The couple are gardeners in a public park in Gurgaon’s Sector 15 in the Greater Delhi Region, and their home is a corner of the garden itself. It’s not that Mangal and Reena don’t like their job, “but we have to work under the sun, in the rain, in the heat, in the cold, amid all the dust.” The hope is that their kids—Srishti, Sanjay and Kapil—go on to study well, so that they can get well-paying white-collar jobs, and hopefully be able to “work inside AC (air-conditioned) buildings and spend the whole day sitting comfortably with computers.”
On this pleasantly cool and sunny afternoon, Mangal is watering a bushy hedge while Reena is working on the other side of the garden. Mangal gestures towards a sari-clad figure in the distance. That’s his wife. Perhaps she is cutting the grass, but it is very difficult to confirm from a distance. Otherwise there hardly seems to be any visitor in the park, apart from a few other gardeners.
A native of Mahoba, in Madhya Pradesh, Mangal and his family have been in the Millennium City since 2008. “Pitaji was a construction labourer,” he says, referring to his father, who spent his working life in towns around his village.
“But life is better in Gurgawa (sic). We are happy for our children.”
Suddenly looking confessional, Mangal starts muttering about his finances. “We are not able to earn much… together we earn 15,000 rupees each month, out of which we are able to save 4,000 to 6,000 rupees only.”

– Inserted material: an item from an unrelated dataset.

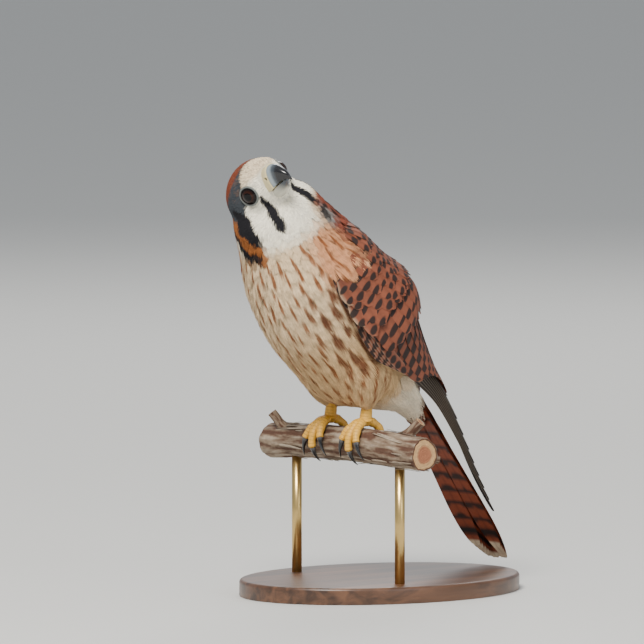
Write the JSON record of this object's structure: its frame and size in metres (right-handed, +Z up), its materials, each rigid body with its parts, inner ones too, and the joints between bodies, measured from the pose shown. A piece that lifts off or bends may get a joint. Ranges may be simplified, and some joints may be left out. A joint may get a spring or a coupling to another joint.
{
  "type": "american kestrel",
  "caption": "Life-size adult female kestrel perched on a cut length of branch over a plain display stand, her head cocked to one side to look up.",
  "frame": {"origin": "middle of the underside of the stand's base", "axes": "+Z up; the bird's body faces -Y, her left side is +X"},
  "size_m": [0.112, 0.1651, 0.2111],
  "materials": {
    "head_feathers": "soft matt feathers, slate with rufous, white and black marks",
    "body_feathers": "soft matt feathers, cream with rufous-brown streaks",
    "wing_feathers": "smooth matt feathers, rufous with black bars, black primaries",
    "tail_feathers": "smooth matt feathers, rufous with narrow black bars",
    "eye": "wet, very dark brown",
    "cere": "waxy pale yellow skin",
    "beak": "glossy horn, blue-grey to black",
    "leg_scales": "scaled yellow skin",
    "claw": "glossy black horn",
    "bark": "rough shredding bark with cut ends",
    "stand_wood": "dark satin wood",
    "stand_rod": "satin"
  },
  "bodies": {
    "root": {"head": "head_feathers", "neck": "body_feathers", "torso": "body_feathers", "wing_left": "wing_feathers", "wing_right": "wing_feathers", "tail": "tail_feathers", "thigh_left": "body_feathers", "thigh_right": "body_feathers", "eye_left": "eye", "eye_right": "eye", "cere": "cere", "beak_upper": "beak", "beak_lower": "beak", "foot_left": "leg_scales", "foot_right": "leg_scales", "claw_left_inner": "claw", "claw_left_middle": "claw", "claw_left_outer": "claw", "claw_left_hind": "claw", "claw_right_inner": "claw", "claw_right_middle": "claw", "claw_right_outer": "claw", "claw_right_hind": "claw", "perch": "bark", "stand_base": "stand_wood", "stand_rod_left": "stand_rod", "stand_rod_right": "stand_rod"}
  },
  "joints": []
}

Taking a break, Mangal sits down under a tree. One of his sons appears and shyly sits on his lap. Mangal breaks into a smile. “He is studying from our mobile phone… schools are closed because of coronavirus,” Mangal explains while kissing his son’s head, adding, “The rest is their naseeb (fate).”
A few minutes later, Mangal is back to work while the son goes to sit by his mother. He is busy with the mobile. “He is playing video game,” his mother says, in a mildly scolding tone, before returning to her job with the grass.